Abstract:
Firm financial innovation is key in enhancing financial performance and competitive
advantage of financial services sector players. In response to recent trends in financial
technology, firms have sought to find ways to improve financial innovations. However,
there are limited empirical studies on effect of board capital on financial innovation. The
general objective of this research was to ascertain the effect of CEO tenure on the
relationship between board capital and firm financial innovation in the financial services
sector in Kenya. The specific objective of this study was to establish the effect of board
human capital (education, experience and functional diversity) as well as board social
capital (interlocks, prestige and directors‘ relations with the CEO) on firm financial
innovation. The study also sought to determine the moderating effect of CEO tenure on
the relationship between board human and social capital and financial innovation in the
financial services sector in Kenya. The study was guided by Agency, Resource
Dependence, Human Capital, Social Capital, Upper Echelons, Stakeholder and
Innovation Ecosystems theories. The study adopted positivism research philosophy to
undertake the explanatory research using hierarchical regression models. The study
targeted 90 firms in the financial services sector in Kenya and used questionnaires to
collect data from 270 respondents, three from each qualifying firm. This study adopted
Cronbach‘s alpha to determine the internal consistency and reliability of the Likert-type
scales used in the research instrument. The validity of the instrument was measured
through Kaiser-Meyer-Olkin Measure of Sampling Adequacy and Bartlett‘s Test of
Sphericity.
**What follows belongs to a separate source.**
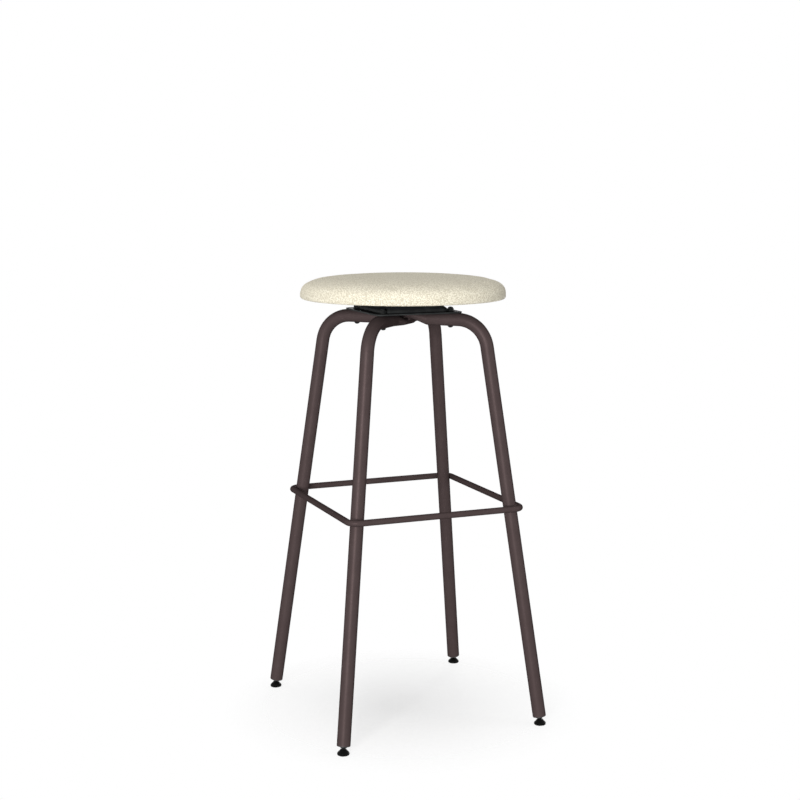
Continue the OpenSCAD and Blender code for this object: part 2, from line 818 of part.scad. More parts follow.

The findings showed that board of directors‘ education (β=0.24, p=0.00),
board of directors‘ interlocks (β=0.3, p=0.00), board of directors‘ prestige (β=0.29,
p=0.00) and board functional diversity (β=0.21, p=0.01) had positive and significant
effect on firm financial innovation, while board of directors‘ relationship with CEO (β=-
0.17, p=0.01) had negative and significant effect on firm financial innovation. CEO
tenure enhances the relationship between board of directors‘ education and firm financial
innovation of financial services sector (R2∆=0.174, β=-1.93, ρ<0.05). CEO tenure also
enhances the relationship between board of directors‘ experience (R2∆=0.039, β=0.6,
ρ<0.05) as well as the relationship between board of directors‘ interlocks and firm
financial innovation (R2∆=0.019, β=.58, ρ<0.05). Finally, CEO tenure enhances the
relationship between boards‘ functional diversity of directors and firm financial
innovation of financial services sector (R2∆=0.037, β=-0.44, ρ<0.05). In the end, this
study concluded that board of directors‘ education qualifications, prestige and interlocks
enhance financial innovations. The results of this study suggest that CEO tenure enhances
impact of board capital on firm financial innovation and is to be considered in leveraging
on board human and social capital to drive financial innovation. This study recommends
nomination to boards of directors of persons with at least one university degree, persons
with prestige as well as persons sitting on other boards to drive financial innovations and
further, to consider CEO tenure as it enhances the relationship between board human and
social capital and financial innovation. This study makes two contributions to literature,
finding support for board human and social capital theories and extending knowledge on
the moderating effect of CEO tenure on the relationship between board human and social
capital and firm financial innovation. Regarding policy, directors in the financial services
sector should possess at least a university degree and be independent of the CEO.